Yes — in most cases, you should use a separate email for job interviews if you want better privacy, cleaner organization, and less risk of mixing serious recruiter messages with everything else in your inbox.
The best version of that setup is usually a stable email address you control, not your work email and not a throwaway inbox once real interviews begin. The goal is simple: stay easy to reach without letting your main personal inbox absorb every scheduling thread, recruiter follow-up, and candidate portal alert.
That distinction matters because interviews are a different stage of the job search. Early applications often involve job boards, one-click forms, resume databases, and a lot of uncertainty. Interviews are where real coordination starts: calendar invites, reschedules, take-home instructions, video links, recruiter reminders, and last-minute changes. If those messages land in the wrong place, you can miss important details or expose more of your personal or work identity than you intended.
Short answer: yes, a separate email is usually the smart move
If an employer is serious enough to interview you, you need an inbox that is reliable, professional, and easy to monitor. A separate email gives you that without forcing you to use the same address you reserve for banking, family, subscriptions, receipts, and everything else.

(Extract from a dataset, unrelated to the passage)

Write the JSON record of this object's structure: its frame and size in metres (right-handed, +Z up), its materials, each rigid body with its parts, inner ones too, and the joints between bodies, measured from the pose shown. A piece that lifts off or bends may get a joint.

It is especially helpful if you are interviewing with multiple companies at once, talking to third-party recruiters, or trying to keep your search private from your current employer. A dedicated interview address creates a buffer between your job search and the rest of your life.
Why a separate email helps during interviews
1. It keeps important interview messages from getting buried
Interview scheduling is often messy in a very ordinary way. Recruiters send one message, hiring managers send another, video platforms send automatic confirmations, and applicant tracking systems add their own reminders. If all of that lands in your everyday inbox, it competes with newsletters, receipts, password resets, and personal conversations.

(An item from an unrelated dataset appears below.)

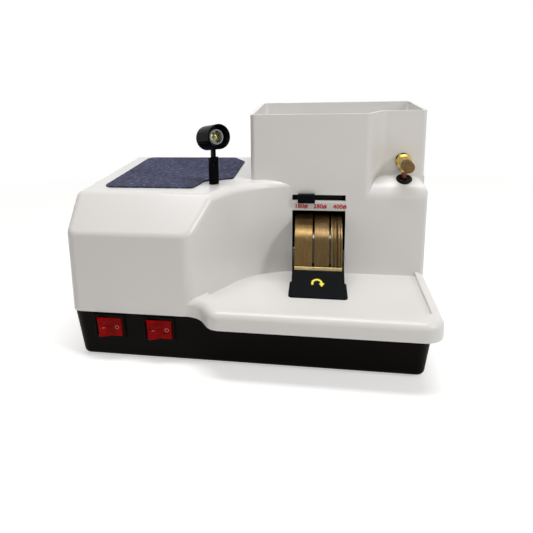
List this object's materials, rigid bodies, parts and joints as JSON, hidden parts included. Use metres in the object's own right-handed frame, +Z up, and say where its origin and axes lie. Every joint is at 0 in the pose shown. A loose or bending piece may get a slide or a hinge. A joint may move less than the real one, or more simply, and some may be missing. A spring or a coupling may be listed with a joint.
{
  "type": "optical lens edger",
  "caption": "Bench machine that grinds the edge of spectacle lenses on diamond wheels in a window under a water tank, with a drip tray, work light, valve and rocker switches.",
  "frame": {"origin": "centre of the machine's outline at the bench, between the feet", "axes": "+X to the operator's right along the wheels' spindle, +Y to the back, +Z up"},
  "size_m": [0.34, 0.255, 0.2285],
  "materials": {
    "casing_white": "satin gloss moulded",
    "tub_black": "fine-grained moulded",
    "rubber_black": "smooth",
    "screw_steel": "zinc plated",
    "felt_blue": "speckled felt",
    "housing_black": "matte",
    "hose_grey": "soft, translucent",
    "guard_black": "satin",
    "brass": "polished",
    "label_cream": "printed film",
    "knob_navy": "satin",
    "acetal_white": "machined",
    "diamond_coarse": "sintered, rough",
    "diamond_medium": "sintered, medium",
    "diamond_fine": "sintered, fine",
    "aluminium": "machined",
    "steel": "ground",
    "motor_grey": "satin",
    "lamination": "stacked sheet",
    "copper": "bare copper",
    "capacitor_can": "drawn",
    "bronze": "dull bronze",
    "lamp_black": "black anodised",
    "reflector": "bright",
    "lens_clear": "clear",
    "board_cream": "printed board",
    "switch_black": "smooth",
    "rocker_red": "translucent"
  },
  "bodies": {
    "base": {"base_tub": "tub_black", "rubber_feet": "rubber_black", "upper_casing": "casing_white", "casing_screws": "screw_steel", "small_screws": "screw_steel", "felt_pad": "felt_blue", "wheel_housing": "housing_black", "shaft_seal": "rubber_black", "drain_hose": "hose_grey", "drain_outlet": "housing_black", "number_labels": "label_cream", "water_manifold": "acetal_white", "water_hose": "hose_grey", "motor_shell": "motor_grey", "motor_end_caps": "aluminium", "ball_bearings": "steel", "stator_core": "lamination", "motor_windings": "copper", "fan_cover": "motor_grey", "motor_cradle": "aluminium", "cradle_straps": "screw_steel", "bearing_stand": "aluminium", "capacitor": "capacitor_can", "capacitor_clip": "housing_black", "valve_body": "brass", "valve_washer": "rubber_black", "valve_nut": "brass", "copper_tube": "copper", "tube_grommet": "rubber_black", "lamp_bush": "acetal_white", "lamp_driver": "switch_black", "switch_bodies": "switch_black", "blade_terminals": "brass", "power_inlet": "switch_black"},
    "spindle": {"spindle": "steel", "coarse_wheel": "diamond_coarse", "medium_wheel": "diamond_medium", "bevel_wheel": "diamond_fine", "wheel_hubs": "aluminium", "wheel_spacers": "steel", "wheel_nut": "steel", "rotor": "lamination", "motor_fan": "housing_black"},
    "selector": {"selector_knob": "knob_navy", "selector_gate": "housing_black"},
    "left_rocker": {"rocker_left": "rocker_red"},
    "right_rocker": {"rocker_right": "rocker_red"},
    "water_cap": {"valve_cap": "bronze"},
    "water_needle": {"valve_needle": "steel"},
    "light_post": {"lamp_post": "lamp_black", "lamp_pin": "steel", "lamp_post_nut": "screw_steel"},
    "light_head": {"lamp_head": "lamp_black", "lamp_bezel": "lamp_black", "lamp_reflector": "reflector", "lamp_lens": "lens_clear", "lamp_board": "board_cream"},
    "lift_off_guard": {"guard": "guard_black", "lens_rest": "brass"}
  },
  "joints": [
    {"name": "spindle_spin", "type": "hinge", "parent": "base", "child": "spindle", "pos_m": [0.065, 0, 0.0786], "axis": [1, 0, 0], "continuous": true},
    {"name": "selector_slide", "type": "slide", "parent": "base", "child": "selector", "axis": [1, 0, 0], "range_m": [-0.006, 0.034]},
    {"name": "left_rocker_tip", "type": "hinge", "parent": "base", "child": "left_rocker", "pos_m": [-0.1315, -0.09868, 0.03719], "axis": [0, 0.1288, -0.9917], "range_deg": [0, 21]},
    {"name": "right_rocker_tip", "type": "hinge", "parent": "base", "child": "right_rocker", "pos_m": [-0.0822, -0.09868, 0.03719], "axis": [0, 0.1288, -0.9917], "range_deg": [0, 21]},
    {"name": "water_needle_travel", "type": "slide", "parent": "base", "child": "water_needle", "axis": [0, -1, 0], "range_m": [0, 0.00187]},
    {"name": "water_cap_turn", "type": "hinge", "parent": "water_needle", "child": "water_cap", "pos_m": [0.1485, -0.0157, 0.178], "axis": [0, -1, 0], "range_deg": [0, 540]},
    {"name": "lamp_swivel", "type": "hinge", "parent": "base", "child": "light_post", "pos_m": [-0.0385, -0.031, 0.162], "axis": [0, 0, 1], "range_deg": [-130, 50]},
    {"name": "lamp_tilt", "type": "hinge", "parent": "light_post", "child": "light_head", "pos_m": [-0.0385, -0.031, 0.1855], "axis": [0.7727, 0.6347, 0], "range_deg": [-20, 60]},
    {"name": "guard_lift", "type": "slide", "parent": "base", "child": "lift_off_guard", "axis": [0, -0.9397, 0.342], "range_m": [0, 0.06]}
  ],
  "couplings": [
    {"joint": "water_cap_turn", "follows": "water_needle_travel", "rad_per_m": 5026.5}
  ]
}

A separate interview email reduces that clutter. When a new message lands there, you immediately know it probably matters to your job search.

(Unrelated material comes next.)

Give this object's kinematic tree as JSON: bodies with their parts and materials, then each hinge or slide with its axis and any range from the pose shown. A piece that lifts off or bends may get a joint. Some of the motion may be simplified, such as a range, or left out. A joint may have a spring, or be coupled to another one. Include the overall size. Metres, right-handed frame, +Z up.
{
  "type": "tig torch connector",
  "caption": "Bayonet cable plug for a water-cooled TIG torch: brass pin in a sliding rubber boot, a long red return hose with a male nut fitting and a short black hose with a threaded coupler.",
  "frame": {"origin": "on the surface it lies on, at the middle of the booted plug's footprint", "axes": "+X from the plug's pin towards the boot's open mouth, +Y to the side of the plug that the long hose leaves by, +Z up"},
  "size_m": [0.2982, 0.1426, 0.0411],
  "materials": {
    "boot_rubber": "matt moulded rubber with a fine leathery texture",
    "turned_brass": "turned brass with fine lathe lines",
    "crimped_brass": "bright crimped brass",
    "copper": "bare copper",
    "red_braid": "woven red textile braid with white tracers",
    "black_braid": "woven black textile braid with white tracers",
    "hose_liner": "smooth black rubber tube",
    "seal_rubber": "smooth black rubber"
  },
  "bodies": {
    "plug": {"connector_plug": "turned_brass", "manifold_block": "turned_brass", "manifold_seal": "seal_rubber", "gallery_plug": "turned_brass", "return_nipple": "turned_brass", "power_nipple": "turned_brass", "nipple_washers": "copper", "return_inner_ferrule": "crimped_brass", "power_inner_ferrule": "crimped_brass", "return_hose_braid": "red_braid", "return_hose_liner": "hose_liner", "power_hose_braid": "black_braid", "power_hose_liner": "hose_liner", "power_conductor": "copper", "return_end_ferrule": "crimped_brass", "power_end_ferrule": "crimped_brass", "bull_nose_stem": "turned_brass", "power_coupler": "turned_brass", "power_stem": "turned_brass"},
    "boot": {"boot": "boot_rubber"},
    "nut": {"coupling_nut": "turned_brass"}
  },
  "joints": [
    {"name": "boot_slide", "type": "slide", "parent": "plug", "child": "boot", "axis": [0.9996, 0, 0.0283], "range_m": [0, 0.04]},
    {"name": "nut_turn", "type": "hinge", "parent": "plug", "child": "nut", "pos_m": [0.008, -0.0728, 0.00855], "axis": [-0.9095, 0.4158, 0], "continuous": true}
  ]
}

2. It protects your main personal inbox from long-tail spam
Even real employers can trigger a surprising amount of follow-up email, especially if outside recruiters, scheduling tools, candidate portals, or talent communities are involved. A separate inbox will not stop every message, but it limits how much of that activity touches the address you use everywhere else.
That matters after the interview too. Some companies keep sending role alerts, newsletter-style updates, or future-opportunity outreach long after the original process ends.
3. It helps you look organized and professional
A clean, simple address used only for your search can make your communication easier to manage. You do not need anything flashy. You just need an inbox that sounds normal, works reliably, and is checked often.
That also makes it easier to keep folders, labels, and filters by company, recruiter, or stage. If you are doing first rounds with three companies and final rounds with two more, organization stops being a nice extra and becomes a real advantage.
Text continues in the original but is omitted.